Once again, we find that prophet Moses (pbuh) was appointed 70 very close and devout followers (Exodus 24:1-9, Numbers 11:16-25). Jesus (pbuh) was appointed 11 very close and devout followers (if we were not to count Judas), as seen in Matthew 10:1-5, Mark 3:14-19, etc. Additionally, prophet Muhammad (pbuh) was the only one to fulfill this requirement. The wording also bears out this chronological succession of prophets.
Came: arrival of the sun in the morning. Rose up: like the light of dawn. Shined forth: Midday sun that lights up the Earth from east to west. Islam has indeed come to shine all over the earth as the midday sun. It is estimated to have 1.6 billion followers throughout the globe today.
Similar reference is mentioned in the Quran in chapter 95 verses 1-3 where God swears by these three locations in reference to the three prophets: “I swear by the fig and the olive (referring to the land of Palestine, which is famous for planting figs and olives), and Mount Sinai, and this land secure (referring to Mecca).”
I am bringing up these biblical and Quranic references about the three great prophets because my ministry in bridge-building with these references, the children of Abraham, through my interfaith involvement is coming to an end here in Augusta, as I am leaving the Islamic Society of Augusta at the end of 2016. I have worked diligently during the past four years with all members of faith, who represent the beautiful mosaic of Augusta, to bring better understanding and more awareness among people of faith and my own Islamic faith.
I firmly believe that prophet Abraham taught his two sons, prophet Ishmael and prophet Isaac, the same, and they, in turn, taught their children and their followers the same principles they learnt from their father Abraham. So why are we, the children of Abraham, continuously disputing and segregating based on our differences, rather than conversing and uniting based on our similarities? I joined the Interfaith Fellowship of Augusta from the inception of my journey in Augusta, and they have helped me progress more in bringing awareness to the children of Abraham and the children of Adam, the father of humanity. I made the mosque I served in available and accessible to all different faiths to visit and to attend. This is how I understood my Islam.
Prophet Muhammad (pbuh) once said: The true believer is that one who quickly becomes familiar and befriends others, and vice versa. I am very thankful to all my fellow Augustans, be they believers or clergy, to newspapers and media outlets, to my dear honorable mayor of the city and the officials, to the law enforcement agencies, and last and foremost my own Muslim community of Augusta for allowing me to accomplish my mission and facilitate the venue.
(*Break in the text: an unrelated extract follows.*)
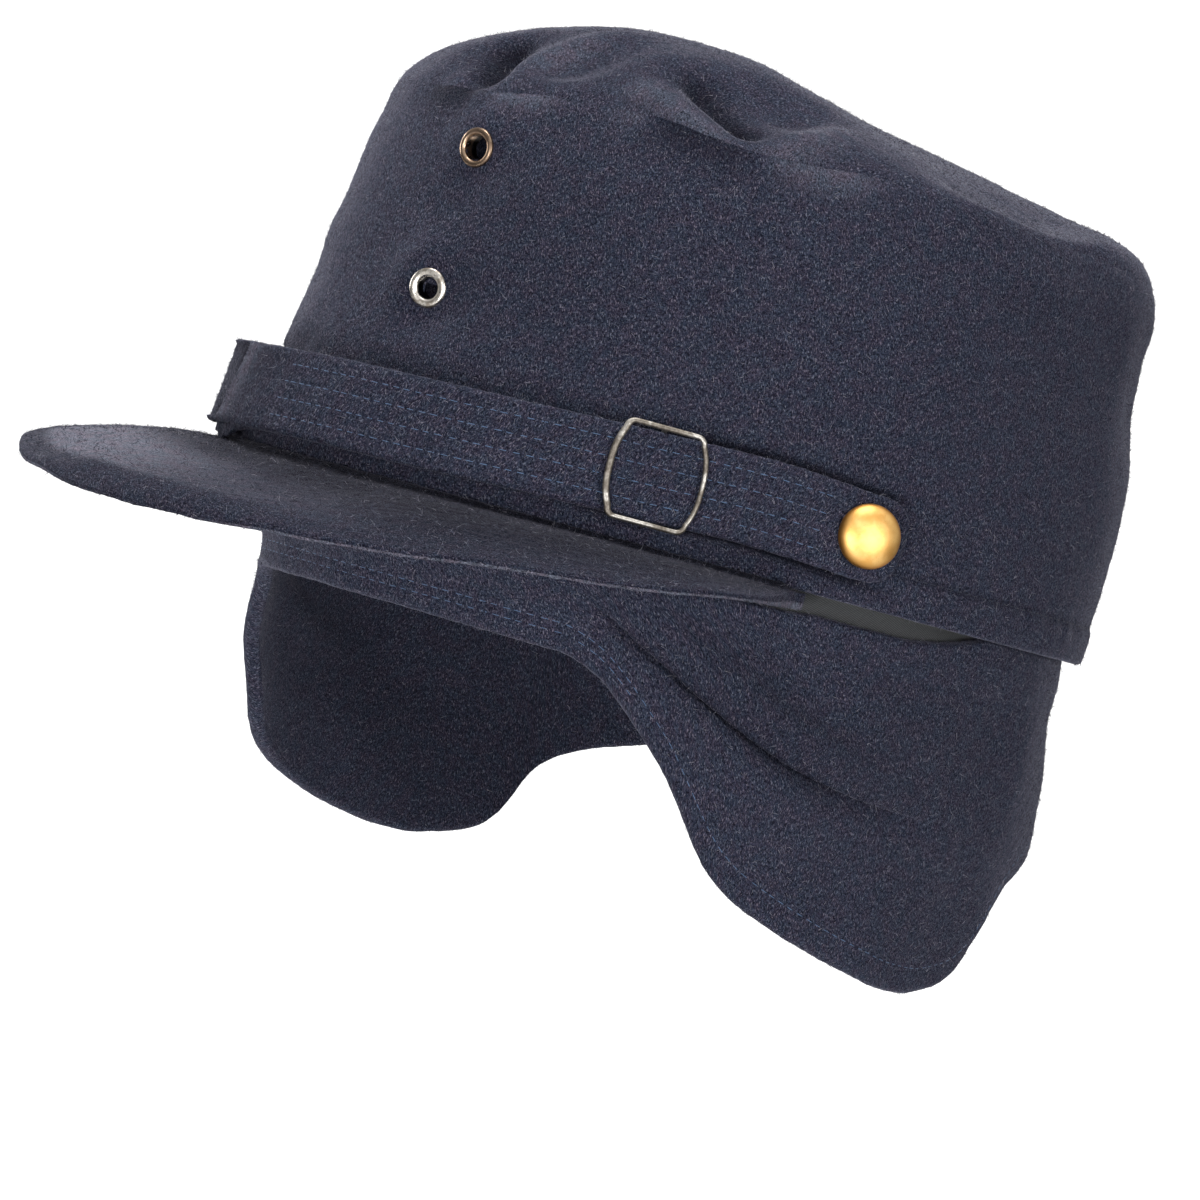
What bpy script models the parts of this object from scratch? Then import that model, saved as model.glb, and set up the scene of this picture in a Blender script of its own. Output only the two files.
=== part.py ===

I sincerely hope that my successor, whoever he may be, continues the bridge-building path that I have been involved in with the Interfaith Fellowship of Augusta and works to strengthen the relationship with members of other faiths.
At this moment, the end of 2016, I pray God the Almighty, the Supreme, the Creator to bring His peace and His mercy upon all the suffering ones, heal the sick, reduce the pain, and make 2017 a blessed year for everyone and make His children more aware of Him.